Phase Two: Contingency Execution (Within 24 Hours)
Based on delay duration, cargo urgency, and budget considerations, implement one of these tiered solutions:
1. Emergency Reforwarding: The 48-Hour Lifeline
For time-critical shipments like FBA restocks, trade show samples, or perishables where speed outweighs cost:
- Route optimization: Switch to direct charter flights from origin or alternative departure airports (e.g., shift from Shenzhen to Guangzhou if capacity exists). For indirect routes, select hubs with tighter connections (Dubai over Bangkok for most global routes).
- Service upgrades: Transition from standard air freight to express services (DHL/FedEx Priority) leveraging dedicated capacity and expedited customs. For premium shipments, consider full charter or block space agreements (BSA) to guarantee availability.
- Local substitution: If available, deploy inventory from destination-country warehouses for 1-2 day local delivery, bypassing international delays. Alternatively, explore "peer-forwarder" networks where other logistics providers might have contemporaneous capacity.
2. Balanced Rebooking: The 3-5 Day Compromise
For non-emergency shipments requiring cost-conscious solutions:
- Airline-protected rebooking: If cancellations stem from carrier-controlled issues (mechanical/operational), request complimentary transfers to the next available flight within 48 hours, verifying seamless transit connections.
- Alternative carrier selection: Engage primary forwarders with robust airline relationships to secure replacement capacity, prioritizing carriers with strong on-time performance (Lufthansa/Emirates).
- Hub rationalization: Replace multi-stop itineraries with single-connection routes using less congested transit points (opt for Munich over Frankfurt during peak seasons).

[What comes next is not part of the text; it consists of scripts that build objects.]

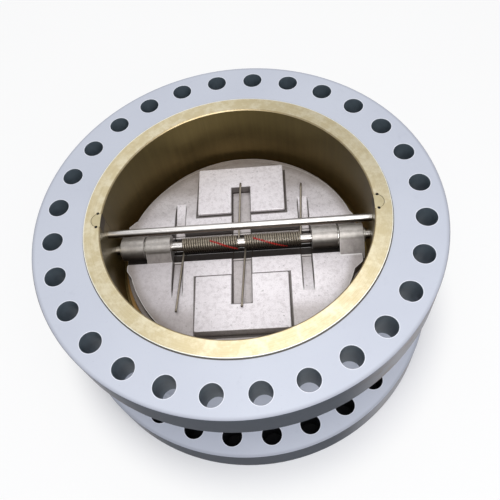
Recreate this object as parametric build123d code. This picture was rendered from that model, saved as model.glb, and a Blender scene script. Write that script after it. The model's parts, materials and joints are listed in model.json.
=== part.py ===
"""Double-flanged dual-plate check valve, DN 700 (NPS 28), Class 600.

Millimetres, +Z up. The origin is the centre of the inlet raised face, on which the valve stands.
Flow runs up +Z, from the inlet face to the outlet face. The hinge pin and the stop pin lie along X.
The front plate is the half disc on the -Y side, and the rear plate is the same casting turned half
a turn about Z. The body is one casting, and each plate with its knuckles is another; both are
written as several simple solids that meet face to face.
"""

from build123d import *
from math import acos, atan2, cos, pi, sin
import os

# Flanges: drilled to ASME B16.47 series A, NPS 28, Class 600
face_to_face = 486.0
flange_diameter = 1075.0
flange_thickness = 102.0
raised_face_diameter = 800.0
raised_face_height = 6.4
bolt_circle_diameter = 965.2
bolt_hole_diameter = 54.0
bolt_count = 28
flange_edge_chamfer = 2.5
bolt_hole_chamfer = 0.8

# Shell
neck_diameter = 850.0
neck_fillet = 14.0
outlet_bore_radius = 355.6
inlet_bore_radius = 305.0
bore_edge_chamfer = 2.5

# Levels inside the shell
ledge_z = 248.0
seat_z = 257.0
hinge_z = 330.6
stop_z = 413.6

# Crossbar and seat
crossbar_half_width = 34.0
crossbar_bottom_z = 141.0
crossbar_nose_half_width = 12.0
crossbar_shoulder_z = 185.0
crossbar_round = 11.0
seat_inner_radius = 306.0
seat_outer_radius = 348.0
seat_bar_half_width = 33.0
seat_chamfer = 1.0
seat_gap = 0.2

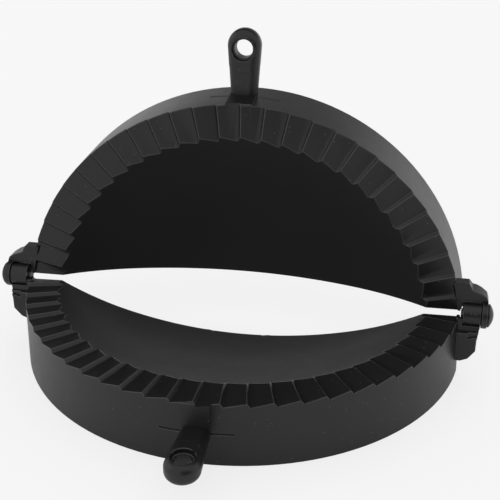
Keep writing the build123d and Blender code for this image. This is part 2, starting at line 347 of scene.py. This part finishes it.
def round_normals(node):
    """Functions from a point to its distance from the skirt, dish or dish's edge of a half, the thickness
    behind that surface and the surface's normal there."""
    place = Matrix.Translation(HINGE) @ TURNS[node]
    own = place.inverted()
    turn = place.to_3x3()
    depth, radius = DISHES[node]
    middle = Vector((0, AXIS_BEHIND, CREST - depth + radius))
    slope = math.asin(DISH_EDGE_START / radius)
    start = Vector((DISH_EDGE_START, middle.z - radius * math.cos(slope)))
    chord = Vector((RIM_RADIUS - BAND_WIDTH, CREST)) - start
    edge_radius = chord.length / (2 * math.sin(math.atan2(chord.y, chord.x) - slope))
    edge_middle = start + edge_radius * Vector((-math.sin(slope), math.cos(slope)))
    edge_limit = DISH_EDGE_START - DISH_EDGE_SLACK

    def skirt(point):
        inside = own @ point
        out = Vector((inside.x, inside.y - AXIS_BEHIND, 0))
        distance = out.length - RIM_RADIUS - SKIRT_FLARE * (CREST - inside.z)
        return distance, SKIRT_WALL, turn @ (out.normalized() + Vector((0, 0, SKIRT_FLARE))).normalized()

    def dish_edge(point):
        inside = own @ point
        out = Vector((inside.x, inside.y - AXIS_BEHIND, 0))
        across = Vector((out.length, inside.z)) - edge_middle
        distance = across.length - edge_radius if out.length > edge_limit else RIM_RADIUS
        return distance, 0, turn @ (across.x * out.normalized() + Vector((0, 0, across.y))).normalized()

    def dish(point):
        out = own @ point - middle
        return out.length - radius, -DISH_WALL, turn @ out.normalized()

    return skirt, dish_edge, dish


def shade(shape, rounded, surfaces, limit):
    """One normal for each face corner, and the faces of the dish. A normal is exact on the round surfaces,
    shared by faces that meet gently, and taken over from the neighbours by rounded corners."""
    def on_surface(face):
        for surface in surfaces:
            found = [surface(corner.co) for corner in face.verts]
            near = all(min(abs(distance), abs(distance + wall)) < SURFACE_TOLERANCE
                       for distance, wall, normal in found)
            if near and abs(found[0][2].dot(face.normal)) > SURFACE_AGREEMENT:
                return surface
        return None

    exact = {face: on_surface(face) for face in shape.faces if face not in rounded}

    def normal_at(face, corner):
        if exact[face]:
            normal = exact[face](corner.co)[2]
            return normal if normal.dot(face.normal) > 0 else -normal
        near = [face]
        for one in near:
            for edge in corner.link_edges:
                if one in edge.link_faces and edge.calc_face_angle(math.pi) < limit:
                    near += [other for other in edge.link_faces if other not in near and other not in rounded]
        weights = [next(loop for loop in other.loops if loop.vert == corner).calc_angle() for other in near]
        return sum((other.normal * weight for other, weight in zip(near, weights)), Vector()).normalized()

    normals = []
    for face in shape.faces:
        for corner in face.verts:
            if face not in rounded:
                normals.append(normal_at(face, corner))
                continue
            flat = [other for other in corner.link_faces if other not in rounded]
            if flat:
                normals.append(normal_at(max(flat, key=lambda other: other.normal.dot(face.normal)), corner))
            else:
                normals.append(sum((other.normal for other in corner.link_faces), Vector()).normalized())
    return normals, [face for face, surface in exact.items() if surface in surfaces[1:]]


def between_teeth(edge, own):
    """Whether an edge lies in the ring of teeth, below their crests."""
    middle = own @ (edge.verts[0].co / 2 + edge.verts[1].co / 2)
    away = Vector((middle.x, middle.y - AXIS_BEHIND)).length
    return TEETH_INSIDE < away < RIM_RADIUS and TEETH_LOWEST < middle.z < CREST


def rounding(shape, edges, width):
    """Rounds the edges that have room for it and returns the new faces."""
    roomy = [edge for edge in edges if all(
        other.calc_length() > EDGE_ROOM * width for corner in edge.verts for other in corner.link_edges)]
    return bmesh.ops.bevel(
        shape, geom=roomy, offset=width, offset_type="OFFSET", segments=ROUNDING_SEGMENTS, profile=0.5,
        affect="EDGES", clamp_overlap=False, material=-1)["faces"]


def soften(shape, node, radius, angle, crease_radius):
    """Rounds the creases between the teeth, then the outside corners; returns the marks of the new faces.
    The corners' rounding remakes most faces of the creases, which leaves those unmarked."""
    marks = {}
    if crease_radius:
        own = (Matrix.Translation(HINGE) @ TURNS[node]).inverted()
        creases = [edge for edge in shape.edges if edge.is_manifold and not edge.is_convex
                   and edge.calc_face_angle(0) > angle and between_teeth(edge, own)]
        marks.update(dict.fromkeys(rounding(shape, creases, crease_radius), "crease"))
    corners = [edge for edge in shape.edges if edge.is_convex and edge.calc_face_angle(0) > angle
               and not any(face in marks for face in edge.link_faces)]
    marks.update(dict.fromkeys(rounding(shape, corners, radius), "corner"))
    bmesh.ops.dissolve_degenerate(shape, dist=SHORTEST_EDGE, edges=shape.edges)
    shape.normal_update()
    return {face: mark for face, mark in marks.items() if face.is_valid}


def add_object(name, shape, material):
    """Adds an object with a shape's mesh and one material."""
    mesh = bpy.data.meshes.new(name)
    shape.to_mesh(mesh)
    shape.free()
    mesh.materials.append(material)
    added = bpy.data.objects.new(name, mesh)
    bpy.context.scene.collection.objects.link(added)
    return added


def add_piece(node, name, body, material, settings, crease_radius=None):
    """A merged copy of a solid with its corners rounded, in the solid's place."""
    source = frame["nodes"][node]
    shape = bmesh.new()
    shape.from_mesh(source.data)
    layers = {mark: shape.faces.layers.float.new(mark) for mark in MARKS}
    shape.transform(source.matrix_world)
    bmesh.ops.remove_doubles(shape, verts=shape.verts, dist=MERGE_DISTANCE)
    bmesh.ops.dissolve_limit(shape, angle_limit=FLAT_ANGLE, verts=shape.verts, edges=shape.edges)
    marks = soften(shape, node, settings.edge_radius, settings.edge_angle, crease_radius)
    surfaces = round_normals(node) if node in DISHES else ()
    normals, inside = shade(shape, marks, surfaces, settings.edge_angle)
    for face, mark in (*marks.items(), *((face, "dish") for face in inside)):
        face[layers[mark]] = 1.0
    piece = add_object(name, shape, material)
    piece.data.shade_smooth()
    piece.data.normals_split_custom_set(normals)
    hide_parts(node)
    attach(piece, body)


class PRESS_OT_shells(bpy.types.Operator):
    """Makes both halves' visible mouldings, with rounded corners and satin plastic"""
    bl_idname = "press.shells"
    bl_label = "Lower and upper halves"

    def execute(self, context):
        settings = context.scene.press_shell
        plastic = shell_plastic(settings)
        for node, body in SHELLS.items():
            add_piece(node, node + "_moulding", body, plastic, settings, settings.crease_radius)
        return {"FINISHED"}


class PRESS_OT_fittings(bpy.types.Operator):
    """Makes the hinge pins and their collars"""
    bl_idname = "press.fittings"
    bl_label = "Hinge pins and collars"

    def execute(self, context):
        settings = context.scene.press_hinge
        plastic = pin_plastic(settings)
        for node, slot in FITTINGS.items():
            add_piece(node, node + "_turned", "lower", plastic, settings)
        return {"FINISHED"}


# --- stage ------------------------------------------------------------------------------------------------

def add_camera(settings):
    """Camera that looks at the hinge line's middle from its distance, with the frame shifted."""
    turn, height = settings.azimuth, settings.elevation
    back = Vector((math.sin(turn) * math.cos(height), -math.cos(turn) * math.cos(height), math.sin(height)))
    level = Vector((math.cos(turn), math.sin(turn), 0))
    upright = back.cross(level)
    right = math.cos(settings.roll) * level + math.sin(settings.roll) * upright
    up = back.cross(right)
    camera = bpy.data.objects.new("camera", bpy.data.cameras.new("camera"))
    camera.matrix_world = Matrix.Translation(HINGE + back * settings.distance) @ Matrix(
        (right, up, back)).transposed().to_4x4()
    camera.data.sensor_width = SENSOR_WIDTH
    camera.data.lens = settings.lens
    camera.data.shift_x, camera.data.shift_y = settings.shift
    camera.data.clip_start = NEAREST_SEEN
    bpy.context.scene.collection.objects.link(camera)
    bpy.context.scene.camera = camera


def aimed(place, target, axis):
    """Matrix that puts an object at a place from the hinge, with one of its axes towards a target."""
    return Matrix.Translation(HINGE + place) @ (target - place).to_track_quat(axis, "Y").to_matrix().to_4x4()


def flat_sheet(half_size):
    """Shape of a level square sheet."""
    shape = bmesh.new()
    bmesh.ops.create_grid(shape, x_segments=1, y_segments=1, size=half_size)
    return shape


def add_side_light(settings):
    """A square soft light on the left, aimed at the hinge line's middle."""
    lamp = bpy.data.lights.new("side", "AREA")
    lamp.size = SIDE_LIGHT_SIZE
    lamp.energy = settings.side_power
    holder = bpy.data.objects.new("side", lamp)
    holder.matrix_world = aimed(SIDE_LIGHT_PLACE, Vector(), "-Z")
    bpy.context.scene.collection.objects.link(holder)


def add_floor(settings):
    """Pale floor that shows nearly white and keeps a soft shadow."""
    n = Nodes(bpy.data.materials.new("pale_floor"))
    share = n.ray("Camera") * FLOOR_SEEN_WHITE + n.ray("Glossy") * FLOOR_MIRRORED_WHITE
    matt = n.add("ShaderNodeBsdfDiffuse", inputs={"Color": opaque(settings.floor_colour)})
    white = n.add("ShaderNodeEmission", inputs={"Color": (1, 1, 1, 1), "Strength": 1.0})
    material = n.finish(n.add("ShaderNodeMixShader", inputs={0: share, 1: matt, 2: white}))
    add_object("floor", flat_sheet(FLOOR_HALF_SIZE), material)


def set_world(settings):
    """A white room to the camera and in reflections, with a strength of its own for matt surfaces."""
    n = Nodes(bpy.data.worlds.new("white_room"))
    shown = n.ray("Camera")
    for kind in ("Glossy", "Transmission"):
        shown = shown.combine("MAXIMUM", shown, n.ray(kind))
    strength = settings.fill_light + (1 - settings.fill_light) * shown
    bpy.context.scene.world = n.finish(
        n.add("ShaderNodeBackground", inputs={"Strength": strength}), "ShaderNodeOutputWorld")


def add_card(name, place, target, size, brightness):
    """A card of even brightness that shows in reflections alone."""
    n = Nodes(bpy.data.materials.new(name + "_grey"))
    grey = n.finish(n.add("ShaderNodeEmission", inputs={"Color": opaque([brightness] * 3), "Strength": 1.0}))
    shape = flat_sheet(half_size=0.5)
    shape.transform(aimed(place, target, "Z") @ Matrix.Diagonal((*size, 1, 1)))
    card = add_object(name, shape, grey)
    card.visible_camera = card.visible_diffuse = card.visible_shadow = card.visible_transmission = False


class PRESS_OT_stage(bpy.types.Operator):
    """Adds the camera, floor, white room, side light and the cards that the plastic mirrors"""
    bl_idname = "press.stage"
    bl_label = "Stage"

    def execute(self, context):
        settings = context.scene.press_stage
        add_camera(settings)
        add_floor(settings)
        set_world(settings)
        add_side_light(settings)
        for name, (place, target, size) in CARDS.items():
            add_card(name, place, target, size, settings.card_brightness)
        context.scene.view_settings.view_transform = "Standard"
        return {"FINISHED"}


class PRESS_PT_panel(bpy.types.Panel):
    """The press's pieces and stage"""
    bl_idname = "PRESS_PT_panel"
    bl_label = "Press"
    bl_space_type = "VIEW_3D"
    bl_region_type = "UI"
    bl_category = "Press"

    def draw(self, context):
        for group in (context.scene.press_shell, context.scene.press_hinge, context.scene.press_stage):
            box = self.layout.box()
            for name in group.__annotations__:
                box.prop(group, name)
        for operator in OPERATORS:
            self.layout.operator(operator.bl_idname)


OPERATORS = (PRESS_OT_shells, PRESS_OT_fittings, PRESS_OT_stage)
GROUPS = {
    "press_shell": PressShellSettings, "press_hinge": PressHingeSettings, "press_stage": PressStageSettings}
CLASSES = (*GROUPS.values(), *OPERATORS, PRESS_PT_panel)


def register():
    for cls in CLASSES:
        bpy.utils.register_class(cls)
    for name, group in GROUPS.items():
        setattr(bpy.types.Scene, name, bpy.props.PointerProperty(type=group))


def unregister():
    for name in GROUPS:
        delattr(bpy.types.Scene, name)
    for cls in reversed(CLASSES):
        bpy.utils.unregister_class(cls)


def main():
    register()
    bpy.ops.press.shells()
    bpy.ops.press.fittings()
    bpy.ops.press.stage()


if __name__ == "__main__":
    main()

3. Economic Alternatives: The 7+ Day Solution
For low-value, non-urgent shipments where cost containment takes precedence:
- Original flight retention: If airlines confirm resumption within 48 hours without urgent delivery needs, await original routing while negotiating detention fee waivers.
- Multimodal conversion: Split shipments between ocean freight (for cost savings) and retained air cargo (for partial replenishment). Example: One Shanghai exporter diverted 80% volume to sea while airfreighting 20% to balance inventory and cost.
- Schedule realignment: Coordinate with suppliers to delay subsequent production batches or adjust delivery timelines, avoiding origin-port storage accumulation. Simultaneously negotiate payment term extensions with consignees.
Phase Three: Concurrent Damage Control
While executing transport alternatives, parallel-track these protective measures:
- Financial recourse: Determine liability—weather-related disruptions rarely qualify for compensation, but you can request storage fee reductions. For carrier-caused issues (mechanical/overbooking), document all incremental costs (surcharges/penalties) with supporting evidence (bills of lading/contracts/communications).
- Regulatory compliance: Update customs declarations and airway bills to match revised transport modes. For transshipments, pre-alert destination brokers about schedule changes to prevent clearance bottlenecks.
- Cargo integrity monitoring: Require forwarders to provide real-time tracking, especially verifying successful reloading, transit handovers, and final delivery. For sensitive items (battery-powered/temperature-controlled), confirm proper interim storage conditions.
- Future-proofing: For peak seasons, book 15-30 days ahead with capacity-guarantee clauses. Maintain 2-3 backup forwarders and carriers, while considering delay insurance for time-sensitive consignments.
Scenario-Specific Tactics
- Pre-departure cancellations: Demand immediate cargo release from forwarders while securing same-day/next-day alternatives. For customs-cleared goods, apply for document amendments to avoid duplicate filing fees.
- Extended transit delays: Request forwarders to reroute via faster connecting flights or arrange local delivery from hub cities. If customs holds occur at transit points, engage local brokers for expedited processing.
- Regulatory flight bans: Pivot to alternate destination airports or implement "air-to-surface" solutions (fly to neighboring countries followed by cross-border trucking). For prolonged restrictions, explore return shipments or secondary market redistribution.
- Expired clearance documents: Obtain refreshed certificates (origin/quality reports) from suppliers or petition customs for document validity extensions. Local brokers can advocate for priority clearance citing flight irregularities.
While international air freight remains inherently volatile, methodical crisis response transforms challenges into manageable operational adjustments. This structured approach equips supply chain professionals to navigate disruptions with confidence and precision.